To support local music in a deeper way:
- Buy tickets from small venues you want to stay open
- Respect venue rules and staff
- Stay for other bands on the lineup
- Tip if the event structure allows it
- Recommend good venues and promoters to friends
- Learn how your local music scene actually functions
If you are still figuring out how to join a local music scene comfortably, see How to Join a Local Music Scene Without Feeling Awkward and Underground Music Scene Guide: How to Find DIY Shows and Independent Venues.
7. Be consistent enough to matter
One-time enthusiasm feels good, but recurring support builds careers. A band remembers the people who come back, buy a second item, bring friends, and keep paying attention between release cycles. Consistency is what turns a casual listener into part of an artist fan community.
You do not need to attend every show or buy every drop. A realistic rhythm is better than a burst of support followed by silence. For many fans, that might mean:
- Going to one local show a month
- Buying merch from two or three artists per year
- Sharing only the events you genuinely recommend
- Checking venue calendars regularly for local bookings
Practical examples
The easiest way to use this guide is to match your support to your budget, time, and comfort level. Here are a few practical models.
If you are short on money
Your highest-impact move is often attendance plus attention. Go to the show if you can, arrive on time, stay engaged, and tell one friend who would honestly like the band. Join the mailing list. Save the release. Share the event with a sentence about why it is worth going. If you can afford only one small purchase, buy directly from the merch table instead of defaulting to passive support alone.
If you are short on time
Pick one or two bands you genuinely care about and support them consistently. Follow their announcements, show up when they play nearby, and buy merch once or twice a year. Time-limited fans often help most by being dependable rather than scattered.
If you are active online
Use that strength carefully. Do not flood your feed with unframed reposts. Create useful context. Share a short clip from the set, mention what stood out, tag the venue, and include the next show date if the band has announced it. You can also add local value by building mini guides for your area, similar to how readers use venue and city resources for concert discovery.
If you are new to the scene
Start small. Pick a nearby venue, learn its calendar, and get familiar with one genre lane first—indie, punk, metal, hip-hop, electronic, or whatever feels natural. Scenepeer’s Music Scene by Genre: How to Find Indie, Punk, Metal, EDM, and Hip-Hop Communities Near You can help you narrow your path. You do not need to become an expert before you can help. Being present and respectful is enough.

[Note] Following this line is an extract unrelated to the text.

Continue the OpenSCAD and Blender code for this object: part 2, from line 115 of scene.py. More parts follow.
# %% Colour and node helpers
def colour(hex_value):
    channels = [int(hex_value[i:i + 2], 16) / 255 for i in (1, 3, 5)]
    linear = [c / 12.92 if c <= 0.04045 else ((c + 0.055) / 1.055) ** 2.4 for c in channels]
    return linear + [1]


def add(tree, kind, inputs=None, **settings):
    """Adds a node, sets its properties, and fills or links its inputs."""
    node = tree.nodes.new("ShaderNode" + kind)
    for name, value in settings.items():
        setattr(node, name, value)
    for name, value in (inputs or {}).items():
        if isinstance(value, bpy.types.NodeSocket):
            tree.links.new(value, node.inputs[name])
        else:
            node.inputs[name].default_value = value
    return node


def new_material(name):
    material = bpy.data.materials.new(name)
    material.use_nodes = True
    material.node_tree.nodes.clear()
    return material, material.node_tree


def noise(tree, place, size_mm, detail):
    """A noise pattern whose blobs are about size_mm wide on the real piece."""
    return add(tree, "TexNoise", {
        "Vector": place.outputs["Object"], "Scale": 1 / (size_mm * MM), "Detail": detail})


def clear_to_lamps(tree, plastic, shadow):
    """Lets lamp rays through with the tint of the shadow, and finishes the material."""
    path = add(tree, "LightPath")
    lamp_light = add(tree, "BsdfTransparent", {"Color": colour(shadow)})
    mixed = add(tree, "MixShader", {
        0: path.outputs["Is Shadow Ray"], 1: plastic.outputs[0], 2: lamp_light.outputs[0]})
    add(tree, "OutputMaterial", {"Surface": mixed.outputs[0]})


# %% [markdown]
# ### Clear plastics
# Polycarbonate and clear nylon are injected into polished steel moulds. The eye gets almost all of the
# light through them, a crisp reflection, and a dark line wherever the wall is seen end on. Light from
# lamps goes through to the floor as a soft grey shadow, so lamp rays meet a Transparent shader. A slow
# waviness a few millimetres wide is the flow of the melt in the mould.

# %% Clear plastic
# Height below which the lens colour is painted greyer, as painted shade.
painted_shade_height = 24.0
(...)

If you want to do more than spend money
Practical help can matter, but it should be welcome and specific. Good examples include photographing a show if the band wants coverage, helping distribute flyers when they ask, volunteering at scene spaces, or connecting an artist with a venue that fits their sound. The rule is simple: useful support solves a real problem. Unrequested “help” can create extra work.
A simple high-impact checklist
If you want a repeatable support routine, use this:
- Find one local show this month
- Invite one person who would genuinely enjoy it
- Arrive before the local opener
- Buy one direct item if your budget allows
- Follow the band’s preferred update channel
- Post one specific recommendation after the show
That is a manageable system for most fans, and it helps more than vague enthusiasm ever will.
Common mistakes
Fans usually mean well, but some habits are less helpful than they seem. Avoiding these mistakes makes your support more effective.

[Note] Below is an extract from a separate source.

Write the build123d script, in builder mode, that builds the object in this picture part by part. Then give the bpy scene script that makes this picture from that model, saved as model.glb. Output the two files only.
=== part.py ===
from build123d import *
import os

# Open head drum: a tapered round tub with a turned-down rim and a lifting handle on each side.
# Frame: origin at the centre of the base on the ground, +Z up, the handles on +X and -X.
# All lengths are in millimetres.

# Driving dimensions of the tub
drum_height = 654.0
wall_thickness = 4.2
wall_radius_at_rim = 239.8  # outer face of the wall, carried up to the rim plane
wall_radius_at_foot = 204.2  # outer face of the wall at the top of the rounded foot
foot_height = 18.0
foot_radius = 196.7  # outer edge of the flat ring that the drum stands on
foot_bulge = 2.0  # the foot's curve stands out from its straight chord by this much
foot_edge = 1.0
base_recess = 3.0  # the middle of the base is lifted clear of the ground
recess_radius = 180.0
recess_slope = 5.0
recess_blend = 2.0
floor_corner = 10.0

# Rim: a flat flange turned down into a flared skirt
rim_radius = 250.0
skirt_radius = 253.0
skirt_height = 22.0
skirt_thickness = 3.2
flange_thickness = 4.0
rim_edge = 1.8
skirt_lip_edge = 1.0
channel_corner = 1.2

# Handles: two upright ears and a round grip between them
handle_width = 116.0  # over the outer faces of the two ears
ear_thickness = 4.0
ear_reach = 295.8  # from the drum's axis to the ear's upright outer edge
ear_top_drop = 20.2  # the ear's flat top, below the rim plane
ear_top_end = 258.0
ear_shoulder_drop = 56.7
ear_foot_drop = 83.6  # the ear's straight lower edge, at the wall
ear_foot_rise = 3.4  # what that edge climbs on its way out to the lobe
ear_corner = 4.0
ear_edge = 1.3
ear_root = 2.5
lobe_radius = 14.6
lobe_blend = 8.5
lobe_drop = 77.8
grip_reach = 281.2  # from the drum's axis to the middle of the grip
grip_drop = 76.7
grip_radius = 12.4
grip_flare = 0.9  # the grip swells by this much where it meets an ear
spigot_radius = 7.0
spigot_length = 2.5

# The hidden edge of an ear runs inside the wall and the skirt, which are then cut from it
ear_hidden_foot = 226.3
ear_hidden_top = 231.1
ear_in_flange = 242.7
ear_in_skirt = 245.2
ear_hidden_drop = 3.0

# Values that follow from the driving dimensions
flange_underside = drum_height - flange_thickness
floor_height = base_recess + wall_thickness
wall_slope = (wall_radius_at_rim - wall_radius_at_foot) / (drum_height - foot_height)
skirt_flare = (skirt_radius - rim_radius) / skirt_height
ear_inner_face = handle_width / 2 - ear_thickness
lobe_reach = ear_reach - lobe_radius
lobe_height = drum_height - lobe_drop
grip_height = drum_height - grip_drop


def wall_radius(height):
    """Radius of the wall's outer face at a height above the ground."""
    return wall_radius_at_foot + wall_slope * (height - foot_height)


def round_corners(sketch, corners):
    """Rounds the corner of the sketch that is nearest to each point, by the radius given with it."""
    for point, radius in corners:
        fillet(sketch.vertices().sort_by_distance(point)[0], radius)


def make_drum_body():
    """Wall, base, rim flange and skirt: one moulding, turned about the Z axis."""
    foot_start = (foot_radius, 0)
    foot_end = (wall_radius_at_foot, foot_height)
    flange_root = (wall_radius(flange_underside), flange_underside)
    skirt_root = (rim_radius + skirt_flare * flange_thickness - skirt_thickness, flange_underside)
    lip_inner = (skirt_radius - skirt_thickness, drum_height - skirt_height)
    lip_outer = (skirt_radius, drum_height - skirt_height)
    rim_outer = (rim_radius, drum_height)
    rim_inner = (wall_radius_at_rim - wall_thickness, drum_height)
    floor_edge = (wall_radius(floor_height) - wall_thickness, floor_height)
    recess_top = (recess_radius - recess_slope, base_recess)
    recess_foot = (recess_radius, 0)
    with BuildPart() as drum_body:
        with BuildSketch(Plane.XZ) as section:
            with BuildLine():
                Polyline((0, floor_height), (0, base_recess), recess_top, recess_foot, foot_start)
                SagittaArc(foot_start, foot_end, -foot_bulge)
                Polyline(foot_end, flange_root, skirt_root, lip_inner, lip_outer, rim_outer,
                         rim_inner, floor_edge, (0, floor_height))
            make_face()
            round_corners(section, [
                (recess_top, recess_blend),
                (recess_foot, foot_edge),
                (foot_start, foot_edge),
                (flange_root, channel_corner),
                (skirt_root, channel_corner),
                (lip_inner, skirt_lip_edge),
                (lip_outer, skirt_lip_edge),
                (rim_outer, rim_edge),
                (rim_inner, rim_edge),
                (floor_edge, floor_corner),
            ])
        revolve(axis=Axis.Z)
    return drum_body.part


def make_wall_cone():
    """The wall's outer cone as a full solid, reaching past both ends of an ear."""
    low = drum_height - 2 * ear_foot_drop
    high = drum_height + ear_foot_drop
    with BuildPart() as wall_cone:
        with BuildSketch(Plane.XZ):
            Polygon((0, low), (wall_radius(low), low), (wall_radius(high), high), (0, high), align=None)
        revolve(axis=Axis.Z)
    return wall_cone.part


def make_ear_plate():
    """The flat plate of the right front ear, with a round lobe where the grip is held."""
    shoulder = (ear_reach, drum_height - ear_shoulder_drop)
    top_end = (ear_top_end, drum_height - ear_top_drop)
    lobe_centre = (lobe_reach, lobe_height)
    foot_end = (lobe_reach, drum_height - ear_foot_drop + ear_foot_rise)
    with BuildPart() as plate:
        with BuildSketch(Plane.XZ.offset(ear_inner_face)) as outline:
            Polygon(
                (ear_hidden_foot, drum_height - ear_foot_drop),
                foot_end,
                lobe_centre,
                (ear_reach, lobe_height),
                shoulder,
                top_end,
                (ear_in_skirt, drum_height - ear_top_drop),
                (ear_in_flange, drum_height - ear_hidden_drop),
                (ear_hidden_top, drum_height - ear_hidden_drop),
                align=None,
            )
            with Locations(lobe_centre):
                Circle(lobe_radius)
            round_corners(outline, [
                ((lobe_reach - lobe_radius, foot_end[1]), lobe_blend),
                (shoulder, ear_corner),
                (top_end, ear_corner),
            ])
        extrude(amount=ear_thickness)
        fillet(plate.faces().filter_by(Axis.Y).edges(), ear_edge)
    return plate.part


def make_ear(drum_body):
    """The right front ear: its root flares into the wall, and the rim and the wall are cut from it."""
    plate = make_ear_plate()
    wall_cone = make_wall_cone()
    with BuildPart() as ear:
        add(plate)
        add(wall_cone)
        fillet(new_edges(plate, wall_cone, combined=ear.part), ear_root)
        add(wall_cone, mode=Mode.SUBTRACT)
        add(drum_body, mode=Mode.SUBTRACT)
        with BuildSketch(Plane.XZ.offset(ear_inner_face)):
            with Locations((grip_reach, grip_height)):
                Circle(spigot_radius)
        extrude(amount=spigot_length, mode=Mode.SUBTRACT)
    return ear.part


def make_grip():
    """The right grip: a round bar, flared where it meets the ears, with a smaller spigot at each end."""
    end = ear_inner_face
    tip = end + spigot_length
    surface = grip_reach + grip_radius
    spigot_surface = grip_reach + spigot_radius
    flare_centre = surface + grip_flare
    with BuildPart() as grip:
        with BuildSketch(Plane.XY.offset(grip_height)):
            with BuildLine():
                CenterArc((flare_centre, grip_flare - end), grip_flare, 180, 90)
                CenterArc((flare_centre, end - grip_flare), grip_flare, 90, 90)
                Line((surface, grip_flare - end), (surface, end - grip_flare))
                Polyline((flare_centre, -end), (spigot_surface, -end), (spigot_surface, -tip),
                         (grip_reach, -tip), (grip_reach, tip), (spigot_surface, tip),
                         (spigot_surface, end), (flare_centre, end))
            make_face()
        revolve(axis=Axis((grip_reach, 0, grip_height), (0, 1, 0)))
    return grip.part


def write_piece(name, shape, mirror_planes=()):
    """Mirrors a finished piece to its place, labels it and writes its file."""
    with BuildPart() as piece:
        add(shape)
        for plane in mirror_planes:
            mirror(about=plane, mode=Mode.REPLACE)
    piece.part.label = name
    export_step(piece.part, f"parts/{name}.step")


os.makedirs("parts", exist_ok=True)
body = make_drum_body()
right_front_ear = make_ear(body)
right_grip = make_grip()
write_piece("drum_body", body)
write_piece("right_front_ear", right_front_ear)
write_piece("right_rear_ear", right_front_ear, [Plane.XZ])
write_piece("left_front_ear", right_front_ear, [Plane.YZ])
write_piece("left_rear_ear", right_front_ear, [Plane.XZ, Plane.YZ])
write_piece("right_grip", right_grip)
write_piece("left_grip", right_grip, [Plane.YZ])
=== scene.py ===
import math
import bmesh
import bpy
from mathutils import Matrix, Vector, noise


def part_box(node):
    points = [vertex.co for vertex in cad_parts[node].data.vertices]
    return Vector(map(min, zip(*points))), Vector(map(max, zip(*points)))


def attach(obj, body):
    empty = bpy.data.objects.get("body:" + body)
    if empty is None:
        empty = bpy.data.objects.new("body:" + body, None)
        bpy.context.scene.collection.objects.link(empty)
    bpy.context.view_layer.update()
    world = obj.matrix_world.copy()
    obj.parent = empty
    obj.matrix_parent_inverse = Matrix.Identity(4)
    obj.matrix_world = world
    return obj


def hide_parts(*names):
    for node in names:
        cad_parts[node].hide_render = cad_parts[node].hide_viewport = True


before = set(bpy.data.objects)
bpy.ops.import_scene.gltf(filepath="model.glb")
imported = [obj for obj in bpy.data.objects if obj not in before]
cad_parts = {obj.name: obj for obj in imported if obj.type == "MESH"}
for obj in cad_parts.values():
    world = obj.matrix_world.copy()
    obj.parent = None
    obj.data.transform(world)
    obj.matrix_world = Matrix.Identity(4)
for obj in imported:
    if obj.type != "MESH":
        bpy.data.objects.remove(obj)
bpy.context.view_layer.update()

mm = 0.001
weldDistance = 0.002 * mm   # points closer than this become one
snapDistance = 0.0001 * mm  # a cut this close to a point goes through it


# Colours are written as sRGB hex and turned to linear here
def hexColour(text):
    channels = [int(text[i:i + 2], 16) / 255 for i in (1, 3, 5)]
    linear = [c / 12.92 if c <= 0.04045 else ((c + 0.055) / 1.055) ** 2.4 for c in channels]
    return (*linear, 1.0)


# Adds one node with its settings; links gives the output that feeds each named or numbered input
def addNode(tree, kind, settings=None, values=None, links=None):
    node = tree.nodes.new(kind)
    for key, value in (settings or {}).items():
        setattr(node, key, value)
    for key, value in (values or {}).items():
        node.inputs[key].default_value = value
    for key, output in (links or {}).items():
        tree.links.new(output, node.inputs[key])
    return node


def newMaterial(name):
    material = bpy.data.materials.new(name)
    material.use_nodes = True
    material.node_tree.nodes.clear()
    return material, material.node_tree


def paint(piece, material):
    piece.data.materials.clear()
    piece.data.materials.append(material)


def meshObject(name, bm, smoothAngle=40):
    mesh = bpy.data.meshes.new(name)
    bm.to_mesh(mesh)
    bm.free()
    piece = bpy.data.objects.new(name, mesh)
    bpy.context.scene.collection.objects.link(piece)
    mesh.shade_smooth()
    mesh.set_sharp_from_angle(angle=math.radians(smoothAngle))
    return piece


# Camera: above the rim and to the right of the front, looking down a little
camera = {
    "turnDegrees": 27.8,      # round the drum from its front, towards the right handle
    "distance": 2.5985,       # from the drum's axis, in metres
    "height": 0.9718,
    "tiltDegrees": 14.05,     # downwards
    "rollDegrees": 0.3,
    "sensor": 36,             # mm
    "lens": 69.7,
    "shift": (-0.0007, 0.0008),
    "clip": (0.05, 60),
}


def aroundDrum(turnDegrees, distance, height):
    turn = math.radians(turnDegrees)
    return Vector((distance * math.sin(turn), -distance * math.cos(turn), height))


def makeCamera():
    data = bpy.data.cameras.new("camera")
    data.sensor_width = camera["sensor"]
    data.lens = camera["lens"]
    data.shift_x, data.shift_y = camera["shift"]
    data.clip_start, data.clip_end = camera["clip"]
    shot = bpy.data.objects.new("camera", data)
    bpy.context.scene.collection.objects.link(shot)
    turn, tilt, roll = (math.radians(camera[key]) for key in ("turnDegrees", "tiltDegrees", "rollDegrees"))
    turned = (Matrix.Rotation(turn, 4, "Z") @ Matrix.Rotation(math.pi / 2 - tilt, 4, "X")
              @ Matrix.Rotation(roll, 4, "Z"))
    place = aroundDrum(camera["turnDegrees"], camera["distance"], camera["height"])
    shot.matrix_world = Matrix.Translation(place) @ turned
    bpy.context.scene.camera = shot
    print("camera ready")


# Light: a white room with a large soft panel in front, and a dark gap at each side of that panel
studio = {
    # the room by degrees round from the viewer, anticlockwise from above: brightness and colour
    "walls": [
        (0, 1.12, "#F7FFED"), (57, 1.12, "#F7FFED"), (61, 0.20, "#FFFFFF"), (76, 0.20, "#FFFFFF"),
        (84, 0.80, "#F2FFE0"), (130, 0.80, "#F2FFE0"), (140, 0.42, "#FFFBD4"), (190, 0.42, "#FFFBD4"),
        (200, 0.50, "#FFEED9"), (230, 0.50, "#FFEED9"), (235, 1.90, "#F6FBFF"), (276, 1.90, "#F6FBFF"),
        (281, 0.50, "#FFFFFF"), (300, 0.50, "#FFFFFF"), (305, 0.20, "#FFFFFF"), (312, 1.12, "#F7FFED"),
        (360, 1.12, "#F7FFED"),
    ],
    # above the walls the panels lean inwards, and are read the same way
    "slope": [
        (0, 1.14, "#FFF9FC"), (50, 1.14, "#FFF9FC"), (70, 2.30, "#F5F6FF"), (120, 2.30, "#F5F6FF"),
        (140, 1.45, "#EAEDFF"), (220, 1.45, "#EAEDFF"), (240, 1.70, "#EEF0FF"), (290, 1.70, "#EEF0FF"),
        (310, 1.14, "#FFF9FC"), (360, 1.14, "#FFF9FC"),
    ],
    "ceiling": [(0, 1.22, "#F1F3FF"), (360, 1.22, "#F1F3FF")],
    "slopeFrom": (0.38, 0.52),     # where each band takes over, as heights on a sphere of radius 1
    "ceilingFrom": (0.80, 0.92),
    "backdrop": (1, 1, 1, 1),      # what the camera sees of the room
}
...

Mistake 1: Treating exposure as enough
Exposure can help, but it is not a substitute for attendance, purchases, or sustained support. If your support ends at “I shared it,” you may be helping visibility without helping stability.
Mistake 2: Sharing without context
Random reposts rarely move people. Add a reason, a comparison point, or a personal reaction. Useful context is what makes promotion feel trustworthy.
Mistake 3: Waiting until a band is already established
Many fans discover artists only after momentum is obvious. That is natural, but the period when bands often need support most is earlier—when a room still needs filling, when early merch runs matter, and when local validation can shape future opportunities.
Mistake 4: Ignoring venues and lineups
If you only show up for one name and leave immediately after, you miss the community side of live music culture. Supporting the full lineup, the venue, and the promoter helps keep the whole local music scene healthier.
Mistake 5: Offering help that creates work
Unclear offers like “let me know if you need anything” are kind but often too vague to use. Better is: “If you need someone to photograph a set next month, I can do that,” or “I can help post flyers in this neighborhood on Thursday.” Concrete offers are easier to accept.
Mistake 6: Forgetting that respect is support
Basic show etiquette matters. Pay attention during sets. Respect staff. Do not make the room harder for the artist or other fans. A healthy music fan community depends on atmosphere as much as transactions.
When to revisit
The best way to support local bands changes whenever artist habits, fan tools, or platform norms change. Revisit your approach when any of the following happens:
- A band shifts from one main platform to another
- Their merch, ticketing, or fan community setup changes
- Your local venue landscape changes
- You move to a new city or start exploring a new genre scene
- You notice your support has become passive rather than active
When that happens, update your method with a short reset:
- Check where the band now posts most reliably
- See whether they are pushing shows, merch, memberships, or releases
- Look at which nearby venues or promoters they work with
- Decide on one direct action and one community action for the next month
For example, your direct action might be buying a shirt or ticket. Your community action might be bringing a friend, recommending the venue, or using a local guide to discover another act on the same bill. If you are planning a bigger run of live events, resources like Live Music Venue Finder: What to Check Before You Go to a New Venue and Festival Packing List for Music Fans: Essentials by Weather, Venue Type, and Set Length can make it easier to stay active in the scene.
The practical takeaway is simple. If you want to help independent musicians, focus less on looking supportive and more on being materially useful. Show up. Spend directly when you can. Bring people. Share with context. Support the venues and communities that keep music alive locally. Those habits do not just help one band. They strengthen the entire local music scene.